[EXERCISE TASK] Copy out each line exactly as it appears.

[RECORDS FOR THIS TASK]

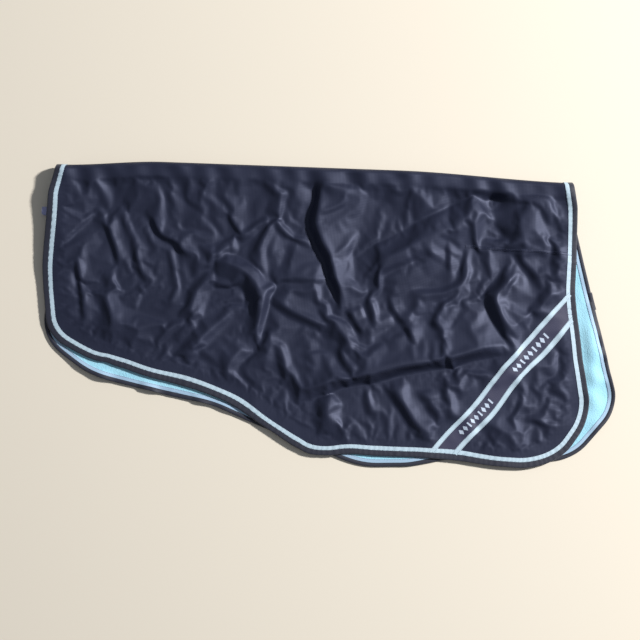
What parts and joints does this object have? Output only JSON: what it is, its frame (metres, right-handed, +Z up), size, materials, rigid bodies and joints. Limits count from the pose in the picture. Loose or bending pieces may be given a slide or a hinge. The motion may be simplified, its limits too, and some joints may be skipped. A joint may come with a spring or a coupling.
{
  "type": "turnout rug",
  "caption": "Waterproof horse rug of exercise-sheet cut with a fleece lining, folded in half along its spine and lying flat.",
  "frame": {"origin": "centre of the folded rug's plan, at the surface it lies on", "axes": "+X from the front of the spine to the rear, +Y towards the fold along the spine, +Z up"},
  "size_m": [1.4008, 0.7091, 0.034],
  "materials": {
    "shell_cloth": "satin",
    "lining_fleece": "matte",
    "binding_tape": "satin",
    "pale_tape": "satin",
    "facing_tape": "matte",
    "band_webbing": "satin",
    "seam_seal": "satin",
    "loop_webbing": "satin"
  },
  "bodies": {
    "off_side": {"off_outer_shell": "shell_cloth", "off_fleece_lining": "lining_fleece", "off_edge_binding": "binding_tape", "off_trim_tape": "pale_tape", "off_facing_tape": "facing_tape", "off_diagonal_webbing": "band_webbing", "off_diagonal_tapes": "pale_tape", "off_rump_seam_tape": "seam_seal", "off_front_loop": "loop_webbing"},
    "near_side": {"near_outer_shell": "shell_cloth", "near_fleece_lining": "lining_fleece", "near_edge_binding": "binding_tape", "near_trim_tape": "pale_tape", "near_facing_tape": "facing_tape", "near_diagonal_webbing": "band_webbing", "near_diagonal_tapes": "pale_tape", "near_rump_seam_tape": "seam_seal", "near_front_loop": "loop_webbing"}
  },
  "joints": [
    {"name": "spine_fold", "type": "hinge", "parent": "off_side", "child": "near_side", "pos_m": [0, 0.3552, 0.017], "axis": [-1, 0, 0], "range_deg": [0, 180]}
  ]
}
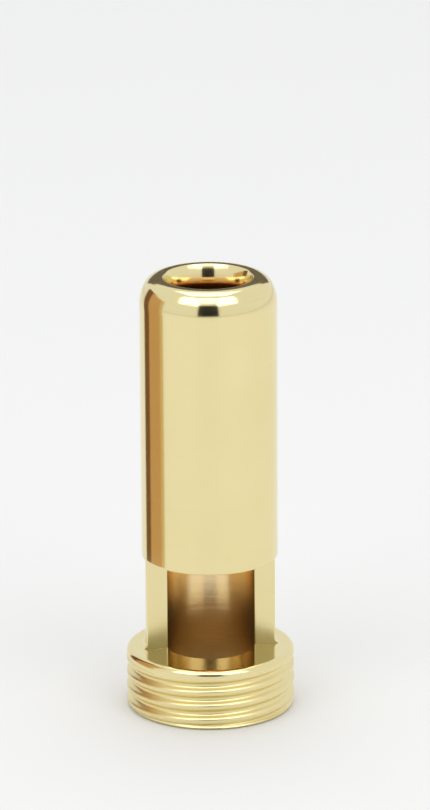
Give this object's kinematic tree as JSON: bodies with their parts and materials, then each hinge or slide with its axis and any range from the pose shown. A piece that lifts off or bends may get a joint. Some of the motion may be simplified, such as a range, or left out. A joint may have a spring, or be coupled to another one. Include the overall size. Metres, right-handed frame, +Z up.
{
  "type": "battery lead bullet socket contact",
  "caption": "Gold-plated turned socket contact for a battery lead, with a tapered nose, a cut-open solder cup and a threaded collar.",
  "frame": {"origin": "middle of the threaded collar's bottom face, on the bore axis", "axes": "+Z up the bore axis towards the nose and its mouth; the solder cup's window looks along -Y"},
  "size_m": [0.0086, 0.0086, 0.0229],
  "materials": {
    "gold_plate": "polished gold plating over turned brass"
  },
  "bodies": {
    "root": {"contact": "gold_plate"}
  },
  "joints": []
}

[OUTPUT FOR THIS EXERCISE]
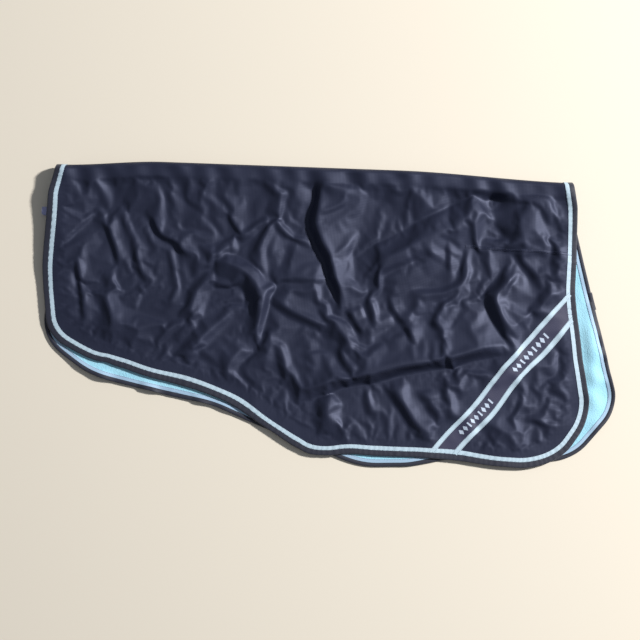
What parts and joints does this object have? Output only JSON: what it is, its frame (metres, right-handed, +Z up), size, materials, rigid bodies and joints. Limits count from the pose in the picture. Loose or bending pieces may be given a slide or a hinge. The motion may be simplified, its limits too, and some joints may be skipped. A joint may come with a spring or a coupling.
{
  "type": "turnout rug",
  "caption": "Waterproof horse rug of exercise-sheet cut with a fleece lining, folded in half along its spine and lying flat.",
  "frame": {"origin": "centre of the folded rug's plan, at the surface it lies on", "axes": "+X from the front of the spine to the rear, +Y towards the fold along the spine, +Z up"},
  "size_m": [1.4008, 0.7091, 0.034],
  "materials": {
    "shell_cloth": "satin",
    "lining_fleece": "matte",
    "binding_tape": "satin",
    "pale_tape": "satin",
    "facing_tape": "matte",
    "band_webbing": "satin",
    "seam_seal": "satin",
    "loop_webbing": "satin"
  },
  "bodies": {
    "off_side": {"off_outer_shell": "shell_cloth", "off_fleece_lining": "lining_fleece", "off_edge_binding": "binding_tape", "off_trim_tape": "pale_tape", "off_facing_tape": "facing_tape", "off_diagonal_webbing": "band_webbing", "off_diagonal_tapes": "pale_tape", "off_rump_seam_tape": "seam_seal", "off_front_loop": "loop_webbing"},
    "near_side": {"near_outer_shell": "shell_cloth", "near_fleece_lining": "lining_fleece", "near_edge_binding": "binding_tape", "near_trim_tape": "pale_tape", "near_facing_tape": "facing_tape", "near_diagonal_webbing": "band_webbing", "near_diagonal_tapes": "pale_tape", "near_rump_seam_tape": "seam_seal", "near_front_loop": "loop_webbing"}
  },
  "joints": [
    {"name": "spine_fold", "type": "hinge", "parent": "off_side", "child": "near_side", "pos_m": [0, 0.3552, 0.017], "axis": [-1, 0, 0], "range_deg": [0, 180]}
  ]
}
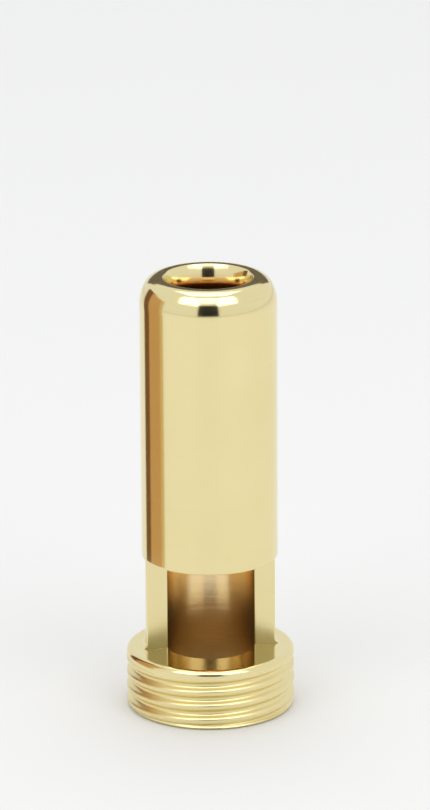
Give this object's kinematic tree as JSON: bodies with their parts and materials, then each hinge or slide with its axis and any range from the pose shown. A piece that lifts off or bends may get a joint. Some of the motion may be simplified, such as a range, or left out. A joint may have a spring, or be coupled to another one. Include the overall size. Metres, right-handed frame, +Z up.
{
  "type": "battery lead bullet socket contact",
  "caption": "Gold-plated turned socket contact for a battery lead, with a tapered nose, a cut-open solder cup and a threaded collar.",
  "frame": {"origin": "middle of the threaded collar's bottom face, on the bore axis", "axes": "+Z up the bore axis towards the nose and its mouth; the solder cup's window looks along -Y"},
  "size_m": [0.0086, 0.0086, 0.0229],
  "materials": {
    "gold_plate": "polished gold plating over turned brass"
  },
  "bodies": {
    "root": {"contact": "gold_plate"}
  },
  "joints": []
}